Cal. Gov. Code § 54781

Current through the 2023 Legislative Session.
Section 54781 - Refunding bonds
(a) The county may issue bonds for the purpose of refunding any bonds then outstanding, including the payment of any redemption premium thereon and any interest accrued, or to accrue, on their earliest or any subsequent date of redemption, purchase or maturity of these bonds.

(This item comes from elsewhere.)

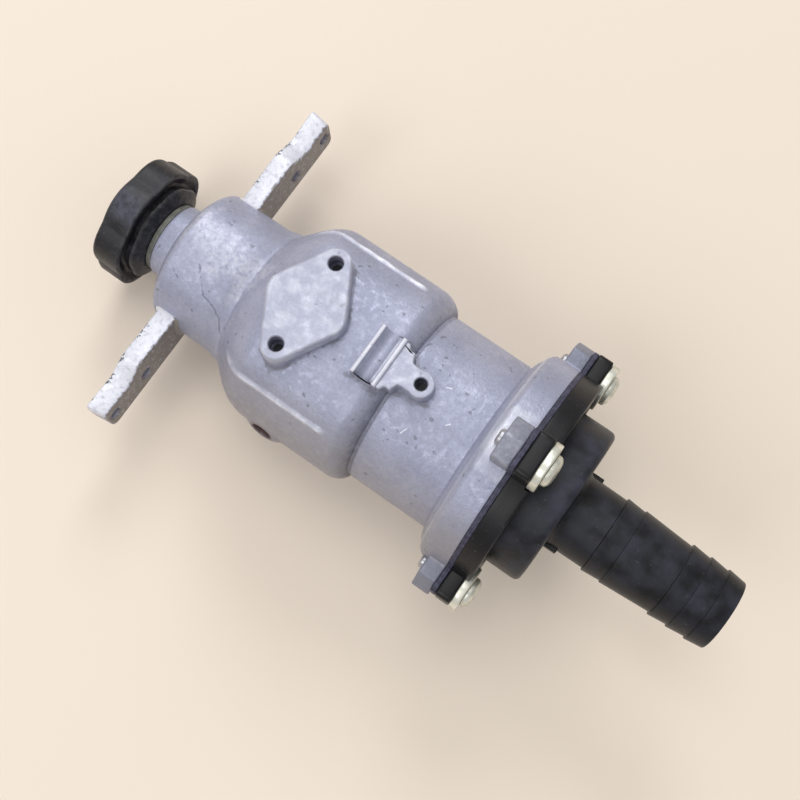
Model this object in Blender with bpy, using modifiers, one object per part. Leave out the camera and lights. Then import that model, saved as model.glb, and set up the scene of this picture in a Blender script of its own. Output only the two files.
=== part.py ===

The limitations of Section 54776, as to the aggregate principal amount of bonds that may be issued in any fiscal year, shall not apply to bonds issued under this section.
(b) The proceeds of any bonds issued for the purpose of refunding outstanding bonds may be applied to the purchase or retirement at maturity or redemption of those outstanding bonds either on their earlier or any subsequent redemption date or upon the purchase or retirement at the maturity thereof and may, pending this application, be placed in escrow to be applied to the purchase or retirement at maturity or redemption of those outstanding bonds on the date as may be determined by the county.
(c) Pending the foregoing use, the escrowed proceeds may be invested and reinvested in obligations of, or guaranteed by, the United States, or in certificates of deposit or time deposits secured by obligations of, or guaranteed by, the United States, maturing at the time or times appropriate to assure prompt payment of the principal, interest, and redemption premium, if any, of the outstanding bonds to be refunded. The interest, income and profits, if any, earned or realized on the investment may also be applied to the payment of the outstanding bonds to be refunded. After the terms of the escrow have been fully satisfied and carried out, any balance of the proceeds and interest, income and profits, if any, earned or realized on the investments thereof, shall be returned to the county.

Ca. Gov. Code § 54781

Added by Stats. 1994, Ch. 293, Sec. 2. Effective July 21, 1994.